- Kategori
- Deneme
Senin en güzel yerin kahverengi gözlerin
SENİN EN GÜZEL YERİN
KAHVERENGİ GÖZLERİN
Sanki billur bir pınar
Ruhuma neşe sunar
Kahverengi gözlerin
Gözlerin yar gözlerin
Bakışların pek derin
Senin en güzel yerin
Kahverengi gözlerin
Gözlerin yar gözlerin
Rüzgârlar kadar serin
Ufuklar kadar derin
Kahverengi gözlerin
Gözlerin yar gözlerin
Mehtapta benzer aya
Bakarım doya doya
Sanki tatlı bir rüya
Kahverengi gözlerin
Gözlerin yar gözlerin
Benim göz rengime dair bildiğim ilk ve tek parça bu.Belki de bu yüzdendir gözlerime takıntım(!). Bilinmez. Bildiğim tek şey var, ben özellikle karşı cinsle sohbetlerimde uzun süreli göz temasından rahatsız oluyorum. Hâlbuki aynı zamanda bilirim ki sağlıklı bir iletişimin olmazsa olmazıdır göz teması. Bir sürü yükleme uçuşuverir zihnime; ebeveynlerim, partnerlerim, bilumum yakın ya da uzak çevremden edindiğim. Benim bildiklerim ise kaynar gider aradan.
Benim bildiklerim ya da daha doğru bir adlandırma ile uygulamak istediklerim ise bir çocuk gözüyle bakabilmektir dünyaya. Tıpkı annemin takvim yapraklarında okuduğum anekdotta olduğu gibi. Aynen aktarıyorum.
ÇOCUK GÖZÜYLE BAKABİLMEK
Babası İspanya’ nın en ağır siyasi cezalarının verildiği bir hapishanede mahkûmdu. Küçük kız, fırsat bulduğu her hafta sonu babasını ziyaret için annesiyle birlikte hapishaneye giderdi.

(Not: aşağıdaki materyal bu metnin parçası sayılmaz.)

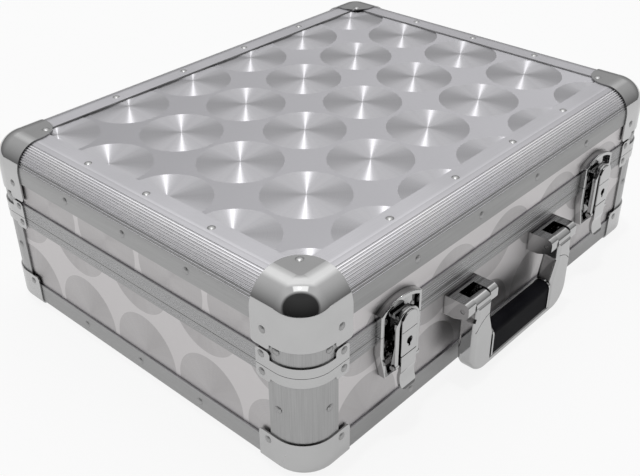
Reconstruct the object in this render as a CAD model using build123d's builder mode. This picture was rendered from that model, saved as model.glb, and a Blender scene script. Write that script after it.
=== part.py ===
from build123d import *
import os
from math import cos, radians, sin

# CD storage case: an aluminium framed case with a hinged lid, two key latches and a drop handle.
# Millimetres, +Z up, X along the long side, the front with latches and handle faces -Y.
# Floor level is z = 0 and the origin lies under the middle of the whole outline.

# Two coordinates closer than this are the same place when edges or corners are picked
near = 0.01

# Case shell
case_length = 455.0
case_width = 352.0
case_height = 148.0
base_height = 85.0
parting_gap = 0.4
ground_gap = 4.0
corner_round = 25.0

# Wall build-up: outer leg of the frame, board, inner leg of the frame
leg_wall = 1.5
panel_wall = 6.0
inner_round = 8.0
inner_edge_round = 4.0

# Lid edge profile
edge_round = 22.0
edge_seat = 17.0
edge_top_leg = 34.0
edge_side_leg = 30.5
groove_count = 11
groove_first = 19.0
groove_last = 72.0
groove_radius = 0.55

# Rims where lid and base meet
lid_rim_height = 12.3
base_rim_height = 7.3
rim_web = 2.0
lip_height = 4.0
lip_wall = 1.5
lip_gap = 0.4
rim_groove_pitch = 2.2
rim_groove_start = 2.6
rim_groove_depth = 0.25

# Bottom edge angle
angle_leg = 19.0
angle_round = 2.5

# Corner posts and pressed corner sheet
post_seat = 19.0
post_reach = 32.5
sheet = 1.2
ball_reach = 45.5
ball_round = 21.0
ball_ear_drop = 47.0
ball_mid_drop = 42.5
ear_start = 29.0
strap_reach = 42.0
lid_strap_height = 13.5
lid_strap_band = 7.6
base_strap_height = 11.0
base_strap_band = 7.8
foot_cap_reach = 43.0
foot_cap_height = 26.0
ear_round = 3.0

# Rivets
rivet_head = 3.0
rivet_rise = 1.1
rivet_shank = 1.6
rivet_hole = 1.65
long_pitch = 76.0
short_pitch = 69.0
long_count = 4
short_count = 3
edge_top_rivet = 25.2
edge_side_rivet = 22.3
angle_rivet = 9.5
ball_top_rivet = 35.8
ball_side_rivet = 34.5
ball_rivet_drop = 32.7
strap_rivet = 36.7
lid_strap_rivet = 9.6
base_strap_rivet = 5.4
post_rivet = 24.4
lid_post_rivet = 17.0
base_post_rivet = 32.4
foot_rivet = 34.4
foot_rivet_height = 19.9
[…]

Yine bir ziyaret günü, babası için çizdiği resmi yanında götürdü; ancak hapishane kurallarına göre özgürlüğü çağrıştıran her türlü şeyin mahkûmlara verilmesi yasaktı.
Bu sebeple kâğıda çizdiği kuş resmini kabul etmemişler ve oracıkta yırtmışlardı.

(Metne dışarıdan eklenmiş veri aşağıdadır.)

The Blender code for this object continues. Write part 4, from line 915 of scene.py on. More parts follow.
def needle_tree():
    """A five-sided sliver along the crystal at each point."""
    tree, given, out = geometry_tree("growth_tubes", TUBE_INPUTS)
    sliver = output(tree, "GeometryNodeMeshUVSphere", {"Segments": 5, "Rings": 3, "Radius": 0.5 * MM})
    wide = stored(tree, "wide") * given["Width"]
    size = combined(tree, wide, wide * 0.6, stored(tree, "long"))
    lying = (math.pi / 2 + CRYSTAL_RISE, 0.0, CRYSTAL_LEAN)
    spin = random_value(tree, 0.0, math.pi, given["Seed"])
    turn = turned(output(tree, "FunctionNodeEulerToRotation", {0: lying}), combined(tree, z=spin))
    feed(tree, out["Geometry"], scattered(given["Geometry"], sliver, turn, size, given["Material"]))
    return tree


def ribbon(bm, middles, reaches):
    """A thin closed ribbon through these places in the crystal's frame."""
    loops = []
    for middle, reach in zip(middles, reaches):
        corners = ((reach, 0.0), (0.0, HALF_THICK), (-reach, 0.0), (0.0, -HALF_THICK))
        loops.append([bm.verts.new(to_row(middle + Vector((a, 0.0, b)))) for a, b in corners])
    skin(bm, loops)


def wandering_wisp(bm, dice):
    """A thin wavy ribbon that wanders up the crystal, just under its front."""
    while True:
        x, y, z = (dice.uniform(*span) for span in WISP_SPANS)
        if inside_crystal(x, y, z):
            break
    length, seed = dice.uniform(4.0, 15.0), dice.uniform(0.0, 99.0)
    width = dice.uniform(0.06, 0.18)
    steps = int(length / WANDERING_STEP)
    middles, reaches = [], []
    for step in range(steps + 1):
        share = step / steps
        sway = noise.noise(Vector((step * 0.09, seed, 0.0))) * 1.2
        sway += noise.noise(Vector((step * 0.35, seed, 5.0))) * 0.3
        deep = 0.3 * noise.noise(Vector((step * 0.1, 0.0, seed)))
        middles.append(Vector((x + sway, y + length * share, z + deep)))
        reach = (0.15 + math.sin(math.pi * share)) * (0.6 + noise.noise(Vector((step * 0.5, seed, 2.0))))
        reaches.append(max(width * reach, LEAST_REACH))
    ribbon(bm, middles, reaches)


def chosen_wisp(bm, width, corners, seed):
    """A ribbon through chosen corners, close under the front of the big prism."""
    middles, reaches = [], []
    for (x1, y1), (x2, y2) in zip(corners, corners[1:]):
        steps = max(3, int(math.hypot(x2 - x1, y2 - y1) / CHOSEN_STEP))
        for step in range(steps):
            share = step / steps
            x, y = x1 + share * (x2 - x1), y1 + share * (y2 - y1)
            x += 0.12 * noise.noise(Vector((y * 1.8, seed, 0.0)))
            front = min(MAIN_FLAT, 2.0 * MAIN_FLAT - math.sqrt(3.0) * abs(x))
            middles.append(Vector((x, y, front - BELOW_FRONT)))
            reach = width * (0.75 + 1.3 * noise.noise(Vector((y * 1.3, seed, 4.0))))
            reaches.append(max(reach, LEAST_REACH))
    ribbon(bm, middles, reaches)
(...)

Çok üzülmüştü küçük kız. Babasına söyledi bunu, o da “ Üzülme kızım, yine çizersin; bu sefer çizdiklerine dikkat edersin olur mu? “ dedi.
Küçük kız diğer ziyaretinde babasına yeni bir resim çizip götürdü. Bu sefer kuş yerine bir ağaç ve üzerine siyah minik benekler çizmişti. Babası keyifle resme baktı ve sordu:
“ Ne güzel bir ağaç bu! Üzerindeki benekler ne? Portakal mı?”
Küçük kız babasına eğilerek sessizce: “ Şşşşt! O benekler ağacın içinde saklanan kuşların gözleri.”